I love curries when the weather starts getting hot. The spicy heat actually cools the body down. So I tried making this lentil/potato/pea curry yesterday, with some minor changes and substitutions, and it turned out quite tasty.


How I made it, based on what I had around and had access to here in Budapest, was more or less as follows:

Lentil, Pea, and Potato Curry

Lentils, peas and bite-size cubes of potato in a richly-spiced tomato and coconut milk gravy.

4 tablespoons oil (vegetable and olive mix)
4 onions—finely chopped
5 cloves garlic—minced (crushed)
4 teaspoons powdered ginger (but I wish I'd used fresh)
2 teaspoons fresh-ground cumin
2 teaspoons ground turmeric
1 teaspoon fresh-ground cinnamon
1 teaspoon paprika
2 dried chilies, crushed
some dried red pepper flakes
A mess of potatoes, peeled and cut into bite-size cubes
1 cup red lentils
a kilo of fresh tomatoes—chopped
1 14-ounce can coconut milk
about 2.5 cups homemade chicken stock
2 teaspoons garam masala
1.75 teaspoons salt
1 teaspoon brown sugar
2 cups freshly shelled green peas
2 tablespoons chopped fresh mint (though I would have liked coriander if I'd had it
juice of half a lemon
1 cup basmati rice

HEAT the oil in a large saucepan over a medium heat and cook the onions for 10 minutes, stirring occasionally. ADD the garlic and all spices except garam masala and cook, stirring, for 1 minute. ADD the potato and lentils and stir to coat with the spice mixture. ADD the tomatoes, coconut milk, stock, garam masala, salt and sugar, bring to the boil and cover with a lid. REDUCE the heat to medium and simmer, covered, for 20 minutes, stirring occasionally. WHILE the curry simmers, cook the rice. ADD the peas to the curry and simmer, uncovered, for 5 minutes. REMOVE from the heat and stir in the cilantro and lemon juice. SERVE on a bed of rice.

--

If you make it, I think you'll like it and find that it's nice and easy. But I'd recommend trying it as it is in the original recipe, since most of my substitutions and changes were due to limitations to what I had -- and wanting to double the amount because of my mess of new potatoes wanting to be eaten.

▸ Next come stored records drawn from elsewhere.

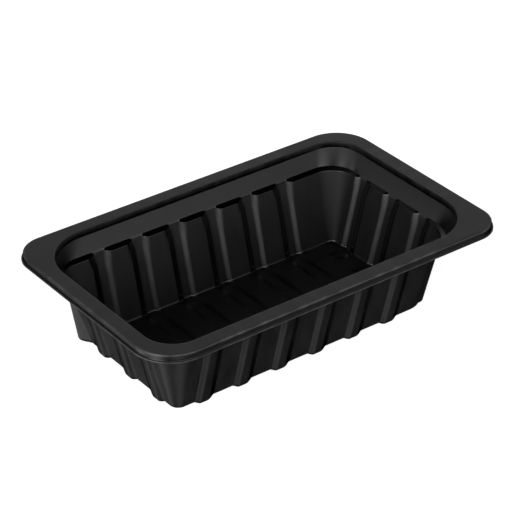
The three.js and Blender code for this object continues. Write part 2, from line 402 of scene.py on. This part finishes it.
points = [list(row) for row in rings.reshape(-1, rings.shape[2])]
drops = [None] * len(points)
faces = []
for j in range(len(section) - 1):
    for i in range(per_ring):
        n = (i + 1) % per_ring
        upper, lower = j * per_ring, (j + 1) * per_ring
        faces.append((upper + i, upper + n, lower + n, lower + i))


def add_point(x, y, across, drop):
    """A floor point, with the share of the channel's depth that it may sink."""
    points.append([x, y, HEIGHT - FLOOR_DEPTH, across, 0, 0, 0, PANEL_FOOT, FLOOR_DEPTH])
    drops.append(drop)
    return len(points) - 1


def gap(one, other):
    """The distance between two points, seen from above."""
    return math.dist(points[one][:2], points[other][:2])


def strip(left, right):
    """Triangles between two lines of points that run the same way."""
    i = j = 0
    while i < len(left) - 1 or j < len(right) - 1:
        across_left = gap(left[min(i + 1, len(left) - 1)], right[j])
        across_right = gap(left[i], right[min(j + 1, len(right) - 1)])
        if i < len(left) - 1 and (j == len(right) - 1 or across_left <= across_right):
            faces.append((left[i], right[j], left[i + 1]))
            i += 1
        else:
            faces.append((left[i], right[j], right[j + 1]))
            j += 1


def fan(apex, rim):
    """Triangles from one point to each pair of neighbours on a line."""
    for a, b in zip(rim, rim[1:]):
        faces.append((apex, a, b))


counts = []                      # the last ring's points on each wall and on the corner after it
for columns in (long_columns, right_columns, long_columns, left_columns):
    counts += [len(columns), ARC_STEPS + 1]
starts = np.cumsum([0] + counts[:-1]) + (len(section) - 1) * per_ring
front, front_right, right, rear_right, rear, rear_left, left, front_left = (
    list(range(start, start + count)) for start, count in zip(starts, counts)
)


def floor_end(x, sign, wall):
    """The flat line and the line where the short channels reach their depth, at one end."""
    flat = [add_point(x, points[i][1], NO_FLUTE, 0) for i in wall]
    ramp = [add_point(x + sign * CHANNEL_RAMP, points[i][1], points[i][ACROSS], 1) for i in wall]
    lines = (flat, ramp, wall) if sign > 0 else (wall, ramp, flat)
    strip(lines[0], lines[1])
    strip(lines[1], lines[2])
    return flat, ramp


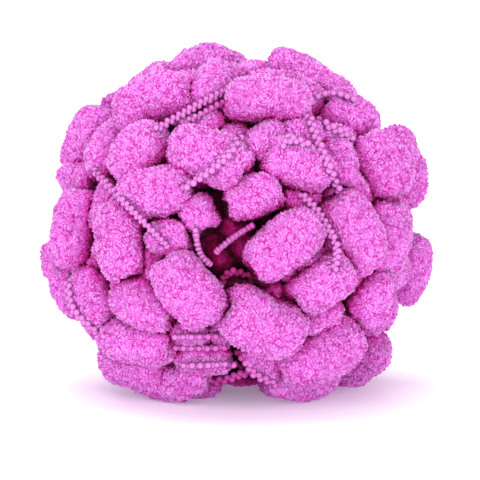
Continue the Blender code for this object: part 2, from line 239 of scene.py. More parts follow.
def finishTree(tree, given, parts):
    joined = addNode(tree, "GeometryNodeJoinGeometry", {"Geometry": parts})
    real = addNode(tree, "GeometryNodeRealizeInstances", {"Geometry": joined})
    # what would reach under the surface that the ball stands on is pressed flat
    place = addNode(tree, "GeometryNodeInputPosition")
    xyz = addNode(tree, "ShaderNodeSeparateXYZ", {0: place}).outputs
    height = addNode(tree, "ShaderNodeMath", {"operation": "MAXIMUM", 0: xyz[2], 1: given["Floor"]})
    pressed = addNode(tree, "ShaderNodeCombineXYZ", {0: xyz[0], 1: xyz[1], 2: height})
    flat = addNode(tree, "GeometryNodeSetPosition", {"Geometry": real, "Position": pressed})
    smooth = addNode(tree, "GeometryNodeSetShadeSmooth", {"Geometry": flat})
    coloured = addNode(tree, "GeometryNodeSetMaterial", {"Geometry": smooth, "Material": given["Material"]})
    addNode(tree, "NodeGroupOutput", {"Geometry": coloured})


def linkedObject(name, mesh):
    made = bpy.data.objects.new(name, mesh)
    bpy.context.scene.collection.objects.link(made)
    return made


def meshOfModifiers(obj, name):    # a plain mesh of what the modifiers make, on a new object
    graph = bpy.context.evaluated_depsgraph_get()
    mesh = bpy.data.meshes.new_from_object(obj.evaluated_get(graph))
    mesh.name = name
    source = obj.data
    bpy.data.objects.remove(obj)
    bpy.data.meshes.remove(source)
    return linkedObject(name, mesh)


# where every pompom lies, as (frame, length, girth), worked out as for the solids
def frameOf(middle, axis, outward):
    x = axis.normalized()
    z = (outward - outward.dot(x) * x).normalized()
    matrix = Matrix((x, z.cross(x), z)).transposed().to_4x4()
    matrix.translation = middle
    return matrix


def settled(middle, girth):    # raised to rest on the floor, and the way out of the ball there
    lowest = -ball["middleHeight"] + ball["floorSquash"] * girth / 2
    if middle.z >= lowest:
        return middle, middle.normalized()
    return Vector((middle.x, middle.y, lowest)), Vector((0, 0, -1))


def frontPompoms():
    placed = []
    for across, up, turn, length, girth, rise in frontTable:
        depth = math.sqrt(max(ball["shellRadius"] ** 2 - across ** 2 - up ** 2, 0)) + rise
        middle, outward = settled(across * acrossWay + up * upWay + depth * outWay, girth)
        flat = math.cos(math.radians(turn)) * acrossWay + math.sin(math.radians(turn)) * upWay
        facing = outward.dot(outWay)
        lean = -flat.dot(outward) / facing if abs(facing) > ball["edgeOn"] else 0
        lean = max(-ball["steepestLean"], min(ball["steepestLean"], lean))
        length = min(length * math.sqrt(1 + lean * lean), ball["longestPompom"])
        placed.append((frameOf(middle, flat + lean * outWay, outward), length, girth * ball["plump"]))
    return placed


def spine(pompom):    # the ends of the line down a pompom's middle
    place, length, girth = pompom
    half = place.col[0].to_3d() * max(length - girth, 1) / 2
    return place.translation - half, place.translation + half


def spinesApart(first, second):
    steps = (0, 0.25, 0.5, 0.75, 1)
    return min((first[0].lerp(first[1], s) - second[0].lerp(second[1], t)).length
               for s in steps for t in steps)


def tightest(placed, spot, length, girth, closest, turned):
    middle, outward = settled(spot, girth)
    side = outward.orthogonal().normalized()
    near = [p for p in placed if (p[0].translation - middle).length < 2 * ball["pompomLength"]]
    best, bestGap = None, None
    for k in range(winding["headings"]):
        turn = turned + k * math.pi / winding["headings"]
        tried = (frameOf(middle, Matrix.Rotation(turn, 3, outward) @ side, outward), length, girth)
        line = spine(tried)
        gaps = [spinesApart(line, spine(p)) - closest * (p[2] + girth) / 2 for p in near]
        if min(gaps, default=1) < 0:
            continue
        gap = sum(sorted(gaps)[:3])
        if best is None or gap < bestGap:
            best, bestGap = tried, gap
    return best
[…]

But do cook it with fresh tomatoes if you can get them affordably (they're actually cheaper than canned here and so much tastier, of course).

Also, interestingly, I almost like the taste better today -- like with a good soup, it has had a chance for the flavors to merge together overnight. I don't have lots of curry cooking experience, so I'm just learning now.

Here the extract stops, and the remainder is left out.